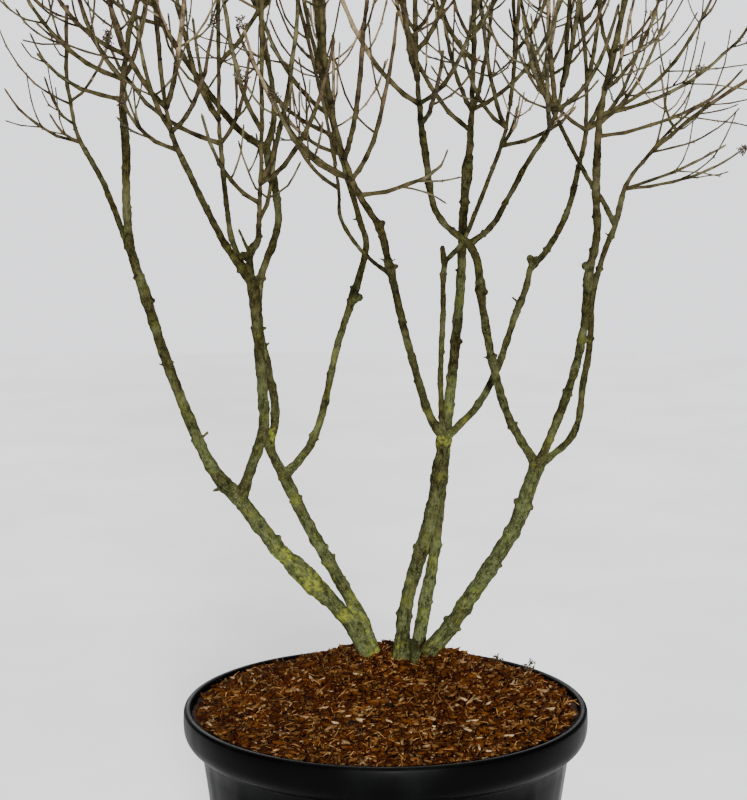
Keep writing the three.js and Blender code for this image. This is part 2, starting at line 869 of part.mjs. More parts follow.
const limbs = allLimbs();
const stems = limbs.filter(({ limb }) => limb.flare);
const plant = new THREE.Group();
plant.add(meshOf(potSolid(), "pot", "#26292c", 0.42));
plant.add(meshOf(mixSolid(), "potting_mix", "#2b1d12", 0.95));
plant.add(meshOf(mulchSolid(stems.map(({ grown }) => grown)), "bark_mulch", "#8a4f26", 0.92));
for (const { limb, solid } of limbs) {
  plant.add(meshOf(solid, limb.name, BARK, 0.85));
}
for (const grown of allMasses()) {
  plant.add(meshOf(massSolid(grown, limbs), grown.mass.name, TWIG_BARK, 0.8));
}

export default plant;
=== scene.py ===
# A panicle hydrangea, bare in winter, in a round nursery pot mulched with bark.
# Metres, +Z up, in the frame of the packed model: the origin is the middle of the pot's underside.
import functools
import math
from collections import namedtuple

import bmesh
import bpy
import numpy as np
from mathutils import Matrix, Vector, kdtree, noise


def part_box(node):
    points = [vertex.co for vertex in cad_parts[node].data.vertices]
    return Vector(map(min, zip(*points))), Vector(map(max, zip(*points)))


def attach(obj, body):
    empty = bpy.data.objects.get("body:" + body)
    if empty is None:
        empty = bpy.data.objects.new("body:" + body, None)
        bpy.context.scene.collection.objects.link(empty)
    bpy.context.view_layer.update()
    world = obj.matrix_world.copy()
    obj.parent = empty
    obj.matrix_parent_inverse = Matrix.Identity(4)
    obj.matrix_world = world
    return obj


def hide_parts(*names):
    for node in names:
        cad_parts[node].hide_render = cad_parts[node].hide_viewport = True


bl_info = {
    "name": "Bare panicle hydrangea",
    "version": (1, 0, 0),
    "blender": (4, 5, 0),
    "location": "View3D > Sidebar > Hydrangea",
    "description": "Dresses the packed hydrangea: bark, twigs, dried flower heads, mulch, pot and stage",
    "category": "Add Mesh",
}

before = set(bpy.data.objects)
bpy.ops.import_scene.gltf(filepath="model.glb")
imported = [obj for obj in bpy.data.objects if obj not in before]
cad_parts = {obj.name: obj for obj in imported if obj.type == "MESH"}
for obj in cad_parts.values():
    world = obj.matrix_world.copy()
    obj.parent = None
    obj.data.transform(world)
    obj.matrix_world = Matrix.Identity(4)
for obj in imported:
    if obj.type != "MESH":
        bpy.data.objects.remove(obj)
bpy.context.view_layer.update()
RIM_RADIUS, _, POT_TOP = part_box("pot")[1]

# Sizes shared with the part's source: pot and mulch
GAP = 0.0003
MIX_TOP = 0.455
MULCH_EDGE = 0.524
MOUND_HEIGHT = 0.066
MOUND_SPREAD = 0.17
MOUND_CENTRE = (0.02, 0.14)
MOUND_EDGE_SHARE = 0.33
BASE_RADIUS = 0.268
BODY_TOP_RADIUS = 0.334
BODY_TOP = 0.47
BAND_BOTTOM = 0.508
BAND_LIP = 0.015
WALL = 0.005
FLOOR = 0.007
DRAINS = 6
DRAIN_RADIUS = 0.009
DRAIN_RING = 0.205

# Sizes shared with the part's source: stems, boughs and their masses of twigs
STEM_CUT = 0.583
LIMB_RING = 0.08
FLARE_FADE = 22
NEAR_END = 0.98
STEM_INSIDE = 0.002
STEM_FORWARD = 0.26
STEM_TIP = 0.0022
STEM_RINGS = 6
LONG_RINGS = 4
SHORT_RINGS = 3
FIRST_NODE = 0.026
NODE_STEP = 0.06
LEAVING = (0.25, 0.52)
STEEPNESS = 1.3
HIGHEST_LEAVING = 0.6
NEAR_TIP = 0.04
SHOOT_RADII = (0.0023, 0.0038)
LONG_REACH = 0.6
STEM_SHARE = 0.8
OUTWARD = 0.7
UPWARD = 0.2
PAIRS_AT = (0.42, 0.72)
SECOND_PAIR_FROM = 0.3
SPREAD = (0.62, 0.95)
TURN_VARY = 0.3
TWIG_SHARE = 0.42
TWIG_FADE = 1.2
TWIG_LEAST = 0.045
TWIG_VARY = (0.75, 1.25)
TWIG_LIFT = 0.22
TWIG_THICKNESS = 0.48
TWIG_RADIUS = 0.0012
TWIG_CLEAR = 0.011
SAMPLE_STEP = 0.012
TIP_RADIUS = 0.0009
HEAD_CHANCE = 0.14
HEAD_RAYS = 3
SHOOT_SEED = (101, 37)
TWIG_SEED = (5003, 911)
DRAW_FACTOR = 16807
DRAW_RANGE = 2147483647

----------

### Prompt
Select every line in the material above where the string "objects" occurs, and copy it.

### Expected output
    empty = bpy.data.objects.get("body:" + body)
        empty = bpy.data.objects.new("body:" + body, None)
        bpy.context.scene.collection.objects.link(empty)
before = set(bpy.data.objects)
imported = [obj for obj in bpy.data.objects if obj not in before]
        bpy.data.objects.remove(obj)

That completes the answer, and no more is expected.